--- START OF Data for processing ---

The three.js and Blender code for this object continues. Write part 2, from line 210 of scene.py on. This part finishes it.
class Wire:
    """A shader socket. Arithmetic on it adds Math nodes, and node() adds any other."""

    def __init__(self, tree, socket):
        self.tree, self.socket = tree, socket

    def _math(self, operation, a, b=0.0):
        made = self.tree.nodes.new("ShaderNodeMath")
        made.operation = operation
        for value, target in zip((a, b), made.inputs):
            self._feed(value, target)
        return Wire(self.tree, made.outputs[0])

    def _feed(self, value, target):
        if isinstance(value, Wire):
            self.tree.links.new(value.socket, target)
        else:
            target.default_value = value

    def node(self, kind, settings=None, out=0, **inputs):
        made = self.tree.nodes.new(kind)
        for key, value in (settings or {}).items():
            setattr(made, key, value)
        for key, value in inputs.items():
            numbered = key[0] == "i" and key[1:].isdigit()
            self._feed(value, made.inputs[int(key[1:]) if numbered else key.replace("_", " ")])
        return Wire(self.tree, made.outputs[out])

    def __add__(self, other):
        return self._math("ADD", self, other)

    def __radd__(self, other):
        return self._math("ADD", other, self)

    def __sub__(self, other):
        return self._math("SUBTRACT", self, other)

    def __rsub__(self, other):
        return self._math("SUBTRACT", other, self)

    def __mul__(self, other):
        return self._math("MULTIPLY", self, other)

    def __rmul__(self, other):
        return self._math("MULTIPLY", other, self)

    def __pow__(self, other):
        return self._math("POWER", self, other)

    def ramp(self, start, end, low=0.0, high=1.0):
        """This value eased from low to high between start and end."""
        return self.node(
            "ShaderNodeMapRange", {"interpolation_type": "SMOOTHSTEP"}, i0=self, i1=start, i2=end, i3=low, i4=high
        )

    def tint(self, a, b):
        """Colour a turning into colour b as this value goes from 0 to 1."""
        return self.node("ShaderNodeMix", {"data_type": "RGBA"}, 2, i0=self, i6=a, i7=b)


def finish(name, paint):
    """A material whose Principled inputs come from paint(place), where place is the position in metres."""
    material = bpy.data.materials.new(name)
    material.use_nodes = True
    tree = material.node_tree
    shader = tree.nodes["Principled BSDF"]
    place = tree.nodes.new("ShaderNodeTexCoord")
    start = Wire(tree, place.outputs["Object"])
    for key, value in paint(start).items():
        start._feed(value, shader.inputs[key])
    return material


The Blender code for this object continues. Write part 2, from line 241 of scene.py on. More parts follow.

--- END OF Data for processing ---

Please reproduce each line exactly as written.

- **Task solution**:
The three.js and Blender code for this object continues. Write part 2, from line 210 of scene.py on. This part finishes it.
class Wire:
    """A shader socket. Arithmetic on it adds Math nodes, and node() adds any other."""

    def __init__(self, tree, socket):
        self.tree, self.socket = tree, socket

    def _math(self, operation, a, b=0.0):
        made = self.tree.nodes.new("ShaderNodeMath")
        made.operation = operation
        for value, target in zip((a, b), made.inputs):
            self._feed(value, target)
        return Wire(self.tree, made.outputs[0])

    def _feed(self, value, target):
        if isinstance(value, Wire):
            self.tree.links.new(value.socket, target)
        else:
            target.default_value = value

    def node(self, kind, settings=None, out=0, **inputs):
        made = self.tree.nodes.new(kind)
        for key, value in (settings or {}).items():
            setattr(made, key, value)
        for key, value in inputs.items():
            numbered = key[0] == "i" and key[1:].isdigit()
            self._feed(value, made.inputs[int(key[1:]) if numbered else key.replace("_", " ")])
        return Wire(self.tree, made.outputs[out])

    def __add__(self, other):
        return self._math("ADD", self, other)

    def __radd__(self, other):
        return self._math("ADD", other, self)

    def __sub__(self, other):
        return self._math("SUBTRACT", self, other)

    def __rsub__(self, other):
        return self._math("SUBTRACT", other, self)

    def __mul__(self, other):
        return self._math("MULTIPLY", self, other)

    def __rmul__(self, other):
        return self._math("MULTIPLY", other, self)

    def __pow__(self, other):
        return self._math("POWER", self, other)

    def ramp(self, start, end, low=0.0, high=1.0):
        """This value eased from low to high between start and end."""
        return self.node(
            "ShaderNodeMapRange", {"interpolation_type": "SMOOTHSTEP"}, i0=self, i1=start, i2=end, i3=low, i4=high
        )

    def tint(self, a, b):
        """Colour a turning into colour b as this value goes from 0 to 1."""
        return self.node("ShaderNodeMix", {"data_type": "RGBA"}, 2, i0=self, i6=a, i7=b)


def finish(name, paint):
    """A material whose Principled inputs come from paint(place), where place is the position in metres."""
    material = bpy.data.materials.new(name)
    material.use_nodes = True
    tree = material.node_tree
    shader = tree.nodes["Principled BSDF"]
    place = tree.nodes.new("ShaderNodeTexCoord")
    start = Wire(tree, place.outputs["Object"])
    for key, value in paint(start).items():
        start._feed(value, shader.inputs[key])
    return material


The Blender code for this object continues. Write part 2, from line 241 of scene.py on. More parts follow.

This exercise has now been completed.